The second question is the costs of the appeal. As previously stated, Pico had changed its position in respect of the service of the s.459G application. It now suggested ways to overcome the problem it had caused Dominion by its defect in the statutory demand. Thus, it is no longer appropriate, in my opinion, to penalise Pico on costs. It has won its appeal and costs should follow the normal course.
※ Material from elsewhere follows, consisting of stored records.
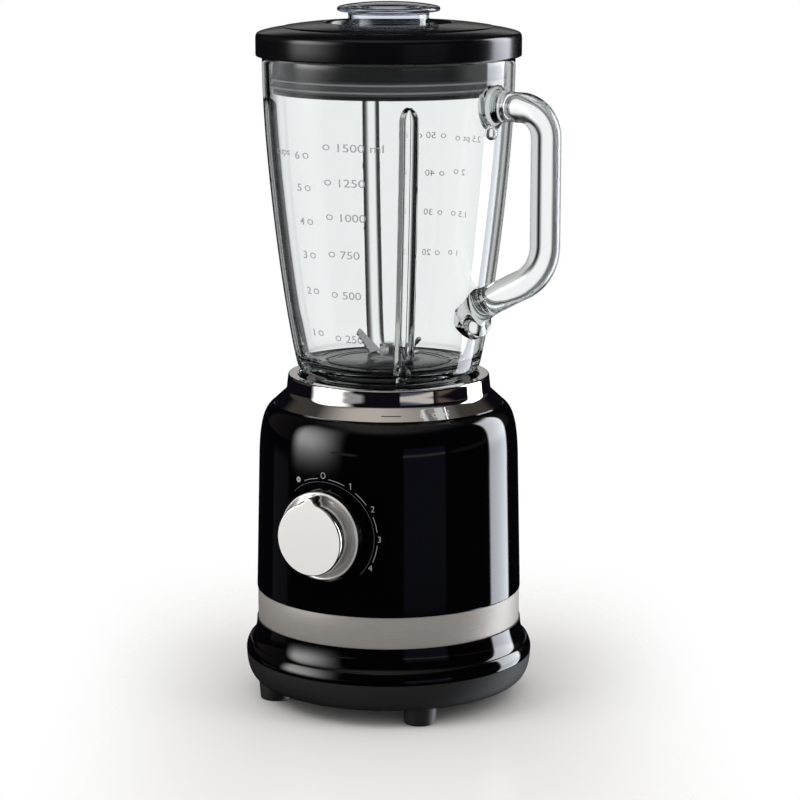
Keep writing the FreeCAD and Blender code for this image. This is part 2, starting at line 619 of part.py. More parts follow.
def rounded(pts, radii):
    """Straight runs joined by tangent arcs."""
    edges, cur = [], pts[0]
    for i in range(1, len(pts) - 1):
        a = (pts[i - 1] - pts[i]).normalize()
        b = (pts[i + 1] - pts[i]).normalize()
        half = a.getAngle(b) / 2
        r = radii[i - 1]
        t = r / math.tan(half)
        p0, p1 = pts[i] + a * t, pts[i] + b * t
        mid = pts[i] + (a + b).normalize() * (r / math.sin(half) - r)
        edges += [Part.LineSegment(cur, p0).toShape(), Part.Arc(p0, mid, p1).toShape()]
        cur = p1
    edges.append(Part.LineSegment(cur, pts[-1]).toShape())
    return Part.Wire(edges)


path = rounded(P, [17.0, 26.0])
sect = Part.Wire([Part.Circle(P[0], V(1, 0, 0), HANDLE_R).toShape()])
bar = path.makePipeShell([sect], True, False)
top_pad = Part.makeCone(13.0, HANDLE_R, 13.0, V(70.5, 0, 365.6), V(1, 0, 0))
ld = (P[2] - P[3]).normalize()
lo_start = P[3] + ld * 1.0
low_pad = Part.makeCone(14.5, HANDLE_R, 19.0, lo_start, ld)
bead1 = Part.makeSphere(5.0, V(73.6, 0, 349.8))
bead2 = Part.makeSphere(6.5, V(59.6, 0, 234.2))
body = body.fuse(bar).fuse(top_pad).fuse(low_pad).fuse(bead1).fuse(bead2)
jug = body.cut(cutter).removeSplitter()
jug = rz(jug, JUG_TURN)
js = sorted(jug.Solids, key=lambda s: -s.Volume)
save("glass_jug", js[0])


# ---------------------------------------------------------------- blades
def blade(side, plan, z_mid, t):
    """Strip bent in side view and trimmed to its plan outline."""
    top = [(x, z + t / 2) for x, z in side]
    bot = [(x, z - t / 2) for x, z in side][::-1]
    pts = [V(x, -20, z) for x, z in top + bot]
    f = Part.Face(Part.makePolygon(pts + [pts[0]])).extrude(V(0, 40, 0))
    return f.common(prism(plan, z_mid - 30, z_mid + 30)).cut(cyl(SHAFT_R, 150, 300))


def teeth(x0, x1, y0, y1, n, depth):
    pts = []
    for i in range(n):
        a, b = i / n, (i + 0.5) / n
        pts.append((x0 + (x1 - x0) * a, y0 + (y1 - y0) * a))
        pts.append((x0 + (x1 - x0) * b, y0 + (y1 - y0) * b - depth))
    pts.append((x1, y1))
    return pts


up_side = [(-22.5, 223.6), (-10.0, 211.2), (-7.6, 210.65), (7.6, 210.65), (10.0, 211.2), (22.5, 223.6)]
half = teeth(10.5, 21.0, 5.6, 4.4, 5, 1.1)
up_plan = [(-8, -6.5), (8, -6.5), (23, -1.4)] + [(21.0, 4.4)] + half[::-1][1:] + [(8, 6.5), (-8, 6.5), (-23, 1.4)] \
    + [(-x, -y) for x, y in ([(21.0, 4.4)] + half[::-1][1:])]
ub = blade(up_side, up_plan, 215, 1.5)
save("upper_blade", rz(ub, -5.0))

lo_side = [(-32.0, 207.6), (-9.0, 209.1), (9.0, 209.1), (32.0, 207.6)]
half = teeth(12.0, 28.0, 5.8, 3.6, 6, 1.1)
lo_plan = [(-9, -7.0), (9, -7.0), (32, -1.5)] + [(28.0, 3.6)] + half[::-1][1:] + [(9, 7.0), (-9, 7.0), (-32, 1.5)] \
    + [(-x, -y) for x, y in ([(28.0, 3.6)] + half[::-1][1:])]
lb = blade(lo_side, lo_plan, 208, 1.4)
save("lower_blade", rz(lb, -95.0))
save("blade_washer", ring(SHAFT_R, 7.2, 211.45, 212.7))
bn = hexa(11.0, 212.7, 217.0).common(Part.makeSphere(8.2, V(0, 0, 211.5))).cut(cyl(SHAFT_R, 200, 230))
save("blade_nut", bn)

# ---------------------------------------------------------------- lid and cap
lid = rev((69.0, 370.9), [
    ("L", (69.0, 373.0)), ("L", (67.0, 373.0)), ("L", (67.0, 381.5)), ("L", (69.2, 381.5)),
    ("L", (69.2, 392.8)), ("L", (78.2, 392.8)), ("A", (79.0, 393.12), (79.35, 393.9)),
    ("L", (79.35, 403.2)), ("A", (78.75, 405.4), (77.0, 407.0)),
    ("S", [(73.5, 408.1), (68.9, 409.0), (63.4, 409.8)]), ("L", (62.9, 410.4)),
    ("S", [(59.1, 410.9), (50.0, 411.8), (40.6, 412.3)]), ("A", (38.8, 412.1), (37.7, 410.9)),
    ("L", (36.6, 405.6)), ("A", (36.1, 404.8), (35.2, 404.5)), ("L", (29.0, 404.5)), ("L", (28.6, 407.6)), ("L", (24.6, 407.6)),
    ("L", (24.6, 388.0)), ("L", (27.0, 388.0)), ("L", (27.0, 401.7)), ("L", (38.9, 401.7)),
    ("L", (40.6, 409.4)), ("L", (62.0, 407.6)), ("L", (65.5, 406.4)), ("L", (65.5, 370.9))])
save("lid", lid)
lseal = poly([(67.0, 373.2), (68.7, 373.2), (68.9, 374.2), (70.3, 375.0), (70.3, 375.6), (68.9, 376.3),
              (68.9, 378.6), (70.6, 379.4), (70.6, 380.0), (68.9, 380.6), (68.7, 381.3), (67.0, 381.3)])
save("lid_seal", lseal)

mcap = rev((0, 421.9), [
    ("S", [(10.0, 421.6), (18.0, 420.5), (21.3, 419.3)]), ("L", (22.0, 418.0)), ("L", (22.3, 380.0)), ("L", (24.1, 380.0)),
    ("L", (24.1, 407.9)), ("L", (27.2, 407.9)), ("L", (27.2, 409.2)), ("L", (24.7, 409.8)), ("L", (24.2, 411.2)),
    ("L", (24.2, 417.3)), ("L", (25.2, 418.2)), ("L", (29.4, 418.2)), ("A", (30.9, 419.7), (29.9, 421.3)),
    ("S", [(22.0, 422.6), (11.0, 423.65), (0, TOTAL_H)])])
save("measuring_cap", mcap)

print(len(SEEN), "nodes")
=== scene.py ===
import math

import bpy
import bmesh
import numpy as np
from mathutils import Matrix, Vector


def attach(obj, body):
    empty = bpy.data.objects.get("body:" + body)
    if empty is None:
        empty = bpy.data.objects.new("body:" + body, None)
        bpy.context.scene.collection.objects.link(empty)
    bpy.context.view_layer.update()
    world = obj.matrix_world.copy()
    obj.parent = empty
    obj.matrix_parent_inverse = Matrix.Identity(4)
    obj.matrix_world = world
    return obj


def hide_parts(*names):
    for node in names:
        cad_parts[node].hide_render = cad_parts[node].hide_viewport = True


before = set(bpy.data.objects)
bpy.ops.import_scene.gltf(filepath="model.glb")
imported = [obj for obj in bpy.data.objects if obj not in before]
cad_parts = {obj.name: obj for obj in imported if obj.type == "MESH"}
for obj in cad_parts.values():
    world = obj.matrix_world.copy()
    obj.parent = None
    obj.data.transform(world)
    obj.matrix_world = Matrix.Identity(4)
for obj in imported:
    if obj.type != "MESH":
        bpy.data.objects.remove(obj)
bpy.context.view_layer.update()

scene = bpy.context.scene
MM = 0.001
JUG_TURN = math.radians(-5.5)


# ------------------------------------------------------------------ mesh helpers
def new_object(name, verts, faces, smooth_deg=38.0, mats=()):
    me = bpy.data.meshes.new(name)
    me.from_pydata([tuple(v) for v in verts], [], [tuple(f) for f in faces])
    me.validate()
    bm = bmesh.new()
    bm.from_mesh(me)
    bmesh.ops.recalc_face_normals(bm, faces=bm.faces)
    bm.to_mesh(me)
    bm.free()
    for p in me.polygons:
        p.use_smooth = True
    me.set_sharp_from_angle(angle=math.radians(smooth_deg))
    for m in mats:
        me.materials.append(m)
    ob = bpy.data.objects.new(name, me)
    scene.collection.objects.link(ob)
    return ob


def arc3(a, b, c, n=8):
    """Points on the circle through a, b, c from a to c, without a."""
    ax, ay = a
    bx, by = b
    cx, cy = c
    d = 2 * (ax * (by - cy) + bx * (cy - ay) + cx * (ay - by))
    ux = ((ax * ax + ay * ay) * (by - cy) + (bx * bx + by * by) * (cy - ay) + (cx * cx + cy * cy) * (ay - by)) / d
    uy = ((ax * ax + ay * ay) * (cx - bx) + (bx * bx + by * by) * (ax - cx) + (cx * cx + cy * cy) * (bx - ax)) / d
    r = math.hypot(ax - ux, ay - uy)
    t0 = math.atan2(ay - uy, ax - ux)
    t1 = math.atan2(by - uy, bx - ux)
    t2 = math.atan2(cy - uy, cx - ux)
    ccw = (t1 - t0) % (2 * math.pi) < (t2 - t0) % (2 * math.pi)
    span = (t2 - t0) % (2 * math.pi) if ccw else -((t0 - t2) % (2 * math.pi))
    return [(ux + r * math.cos(t0 + span * i / n), uy + r * math.sin(t0 + span * i / n)) for i in range(1, n + 1)]


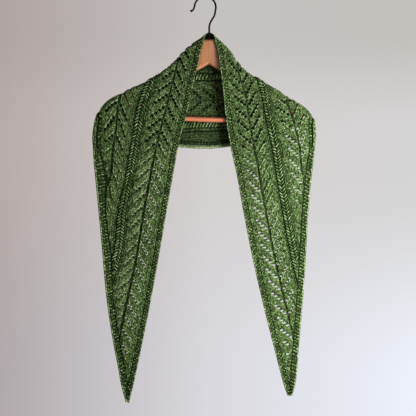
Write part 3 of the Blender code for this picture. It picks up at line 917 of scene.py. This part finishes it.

However, I am not prepared to allow Pico its costs of the appearance on 2 November 2001, for the reasons given in paragraphs 14 to 16 above.
Subject to hearing further from the parties, the orders I would propose making are as follows:
1. Appeal allowed.
2.The order of Senior Master Mahony made on 19 October 2001 set aside and in lieu thereof order that the proceeding be dismissed with no order as to costs.
3.The plaintiff to pay the defendant's costs of the appeal, other than the costs reserved on 2 November 2001.
4.Grant the plaintiff an indemnity certificate in respect of the costs of the appeal, pursuant to s.4(1) of the Appeal Costs Act 1998.